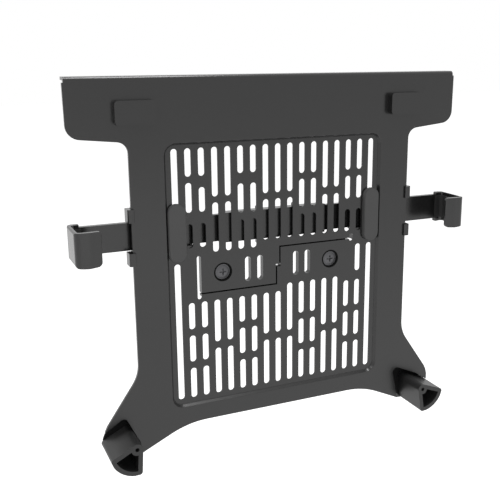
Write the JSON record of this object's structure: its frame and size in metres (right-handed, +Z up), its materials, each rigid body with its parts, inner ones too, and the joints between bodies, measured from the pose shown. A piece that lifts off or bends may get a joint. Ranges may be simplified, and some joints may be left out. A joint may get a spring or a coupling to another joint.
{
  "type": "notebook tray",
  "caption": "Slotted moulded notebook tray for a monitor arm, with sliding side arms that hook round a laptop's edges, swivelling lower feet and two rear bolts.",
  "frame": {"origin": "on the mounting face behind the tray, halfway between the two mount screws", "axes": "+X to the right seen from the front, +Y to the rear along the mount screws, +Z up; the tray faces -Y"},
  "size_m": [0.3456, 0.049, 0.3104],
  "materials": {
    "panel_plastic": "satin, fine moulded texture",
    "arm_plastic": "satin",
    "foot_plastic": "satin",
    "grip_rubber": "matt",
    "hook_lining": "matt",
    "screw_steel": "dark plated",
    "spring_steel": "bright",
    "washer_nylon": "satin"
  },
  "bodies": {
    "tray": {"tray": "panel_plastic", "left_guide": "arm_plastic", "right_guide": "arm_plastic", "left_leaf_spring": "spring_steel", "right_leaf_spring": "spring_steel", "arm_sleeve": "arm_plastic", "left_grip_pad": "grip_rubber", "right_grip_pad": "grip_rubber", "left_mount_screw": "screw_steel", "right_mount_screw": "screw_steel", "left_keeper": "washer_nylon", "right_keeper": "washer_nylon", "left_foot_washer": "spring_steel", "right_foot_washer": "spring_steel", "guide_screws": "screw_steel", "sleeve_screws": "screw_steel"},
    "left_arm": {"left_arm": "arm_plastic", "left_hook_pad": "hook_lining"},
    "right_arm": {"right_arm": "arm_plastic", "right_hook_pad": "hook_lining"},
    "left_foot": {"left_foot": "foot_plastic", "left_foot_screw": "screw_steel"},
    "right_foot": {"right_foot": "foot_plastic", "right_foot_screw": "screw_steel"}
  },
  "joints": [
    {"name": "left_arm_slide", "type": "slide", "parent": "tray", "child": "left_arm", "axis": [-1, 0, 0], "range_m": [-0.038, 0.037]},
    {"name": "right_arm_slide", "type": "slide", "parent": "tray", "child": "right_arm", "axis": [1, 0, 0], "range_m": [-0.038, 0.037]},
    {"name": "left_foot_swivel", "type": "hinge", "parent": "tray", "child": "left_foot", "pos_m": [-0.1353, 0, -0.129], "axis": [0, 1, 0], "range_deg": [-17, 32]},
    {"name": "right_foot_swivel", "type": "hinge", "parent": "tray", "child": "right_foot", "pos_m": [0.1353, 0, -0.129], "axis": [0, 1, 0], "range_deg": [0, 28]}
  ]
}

==============================

* Given problem *
Your task is to reproduce the whole listing exactly.

* Response to the exercise *
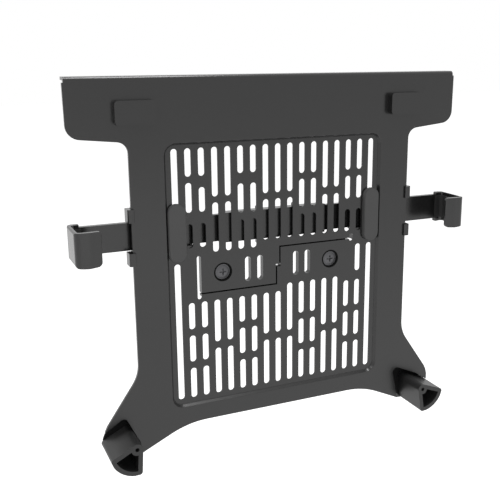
Write the JSON record of this object's structure: its frame and size in metres (right-handed, +Z up), its materials, each rigid body with its parts, inner ones too, and the joints between bodies, measured from the pose shown. A piece that lifts off or bends may get a joint. Ranges may be simplified, and some joints may be left out. A joint may get a spring or a coupling to another joint.
{
  "type": "notebook tray",
  "caption": "Slotted moulded notebook tray for a monitor arm, with sliding side arms that hook round a laptop's edges, swivelling lower feet and two rear bolts.",
  "frame": {"origin": "on the mounting face behind the tray, halfway between the two mount screws", "axes": "+X to the right seen from the front, +Y to the rear along the mount screws, +Z up; the tray faces -Y"},
  "size_m": [0.3456, 0.049, 0.3104],
  "materials": {
    "panel_plastic": "satin, fine moulded texture",
    "arm_plastic": "satin",
    "foot_plastic": "satin",
    "grip_rubber": "matt",
    "hook_lining": "matt",
    "screw_steel": "dark plated",
    "spring_steel": "bright",
    "washer_nylon": "satin"
  },
  "bodies": {
    "tray": {"tray": "panel_plastic", "left_guide": "arm_plastic", "right_guide": "arm_plastic", "left_leaf_spring": "spring_steel", "right_leaf_spring": "spring_steel", "arm_sleeve": "arm_plastic", "left_grip_pad": "grip_rubber", "right_grip_pad": "grip_rubber", "left_mount_screw": "screw_steel", "right_mount_screw": "screw_steel", "left_keeper": "washer_nylon", "right_keeper": "washer_nylon", "left_foot_washer": "spring_steel", "right_foot_washer": "spring_steel", "guide_screws": "screw_steel", "sleeve_screws": "screw_steel"},
    "left_arm": {"left_arm": "arm_plastic", "left_hook_pad": "hook_lining"},
    "right_arm": {"right_arm": "arm_plastic", "right_hook_pad": "hook_lining"},
    "left_foot": {"left_foot": "foot_plastic", "left_foot_screw": "screw_steel"},
    "right_foot": {"right_foot": "foot_plastic", "right_foot_screw": "screw_steel"}
  },
  "joints": [
    {"name": "left_arm_slide", "type": "slide", "parent": "tray", "child": "left_arm", "axis": [-1, 0, 0], "range_m": [-0.038, 0.037]},
    {"name": "right_arm_slide", "type": "slide", "parent": "tray", "child": "right_arm", "axis": [1, 0, 0], "range_m": [-0.038, 0.037]},
    {"name": "left_foot_swivel", "type": "hinge", "parent": "tray", "child": "left_foot", "pos_m": [-0.1353, 0, -0.129], "axis": [0, 1, 0], "range_deg": [-17, 32]},
    {"name": "right_foot_swivel", "type": "hinge", "parent": "tray", "child": "right_foot", "pos_m": [0.1353, 0, -0.129], "axis": [0, 1, 0], "range_deg": [0, 28]}
  ]
}